The first and most durable holder of the great British office of prime minister was Sir Robert Walpole, 1721-1742. The summit of British power, the Pax Britannica, the century between the Battle of Waterloo and the beginning of World War, saw a series talented British parliamentary statesmen. Other important countries had occasional great leaders such as Lincoln and Bismarck and Theodore Roosevelt, but Britain had Liverpool, Grey, Peel, Russell, Palmerston, Disraeli, Gladstone, and Salisbury. None of them achieved quite the stature of Lincoln or Bismarck but they were outstanding leaders who governed for 73 years between 1812 and 1902.

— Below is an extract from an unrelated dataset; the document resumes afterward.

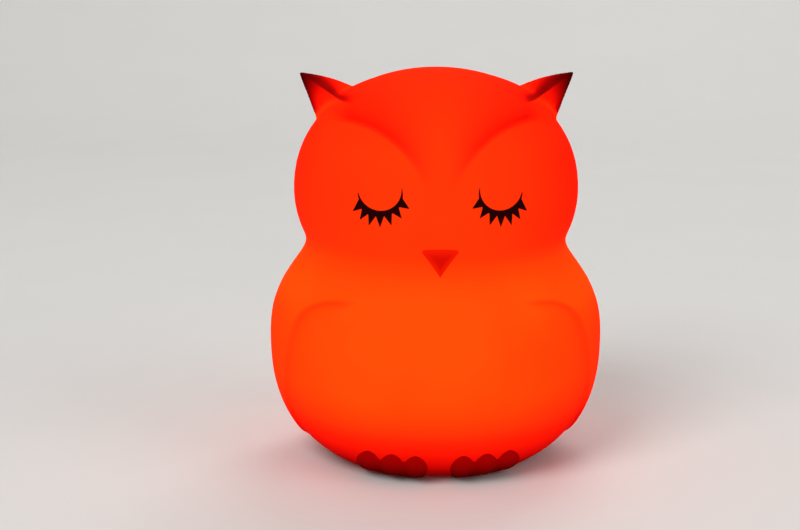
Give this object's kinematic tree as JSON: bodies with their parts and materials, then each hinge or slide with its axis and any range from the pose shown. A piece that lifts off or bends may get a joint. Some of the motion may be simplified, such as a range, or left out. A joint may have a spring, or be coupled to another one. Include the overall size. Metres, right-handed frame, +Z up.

In the last century, David Lloyd George was not out of his depth with France’s formidable Georges Clemenceau and the profit modern piece Pres. Woodrow Wilson. The entire future of Western civilisation for some years rested almost completely on the shoulders of Winston Churchill and Franklin D. Roosevelt, and as she promised to do, Margaret Thatcher put the word “great” back into Great Britain and apart from Churchill exercised more once in the world that any British leader since Disraeli. In the last ten years, the UK has had six failed prime ministers: David Cameron promised “full on treaty change with the EU,” came back from Brussels with less than Mr. Chamberlain brought back from Munich, lost the Brexit referendum and his office. Theresa May defined leaving Europe as remaining within it while claiming to leave, and lost the leavers and the remainers. Boris Johnson got Brexit done, lied to Parliament, and forgot to leave his diverting circus buffoonery at the door of Downing Street and the majority government that he had achieved evicted him. Liz Truss brought in a Thatcherite budget she could not defend, and was given the boot after 45 days. Rishi Sunak tried to run a Labour government for the Conservative Party and was overwhelmingly disembarked by the voters. Because the Reform Party chopped the Conservatives off at the knees, the Labour Party won a huge parliamentary majority with only a slight rise in popular support and Keir Starmer has been a disaster. Nothing like this has ever happened in British history since Walpole’s time: A series of failed prime ministers in quick succession, five of them from the same party.

The result of this is that Britain has had no influence in the world. It is not in Europe and it does not have a special relationship with the United States and it has no particular association with the old Commonwealth led by Canada and Australia. It is adrift, unable to prevent illegal immigration, failing to provide housing for new immigrants and representing the legitimate concerns of lower income British citizens about the resulting increase in housing costs and racism, and devising outrageous and authoritarian measures to suppress legitimate concern. Historic Britain would have rejected anti-Semitism and a powerful national majority would have demanded respect for minority rights. Instead the cowardly Labour government, intimidated by extremist Muslim voters in many districts, has abdicated, and effectively encouraged the despicable and profoundly un-British practice of Jew-baiting and scapegoating.

The world misses British political wisdom. A feeble and waffling Europe misses it, and resurgent America, astounded at Britain treating it with equivalence to the terrorist-sponsoring murderous despotism of Iran, is close to washing its hands of the British relationship. Britain has shut down its oil exploration in deference to insane climate alarmists, has stormed out of Europe, insulted its greatest ally and benefactor, and transformed Shakespeare’s “sceptered Isle” into an inert and spiteful relic with only the statues in and near Parliament Square of great figures of the nation’s past to remind the living of what the British had been.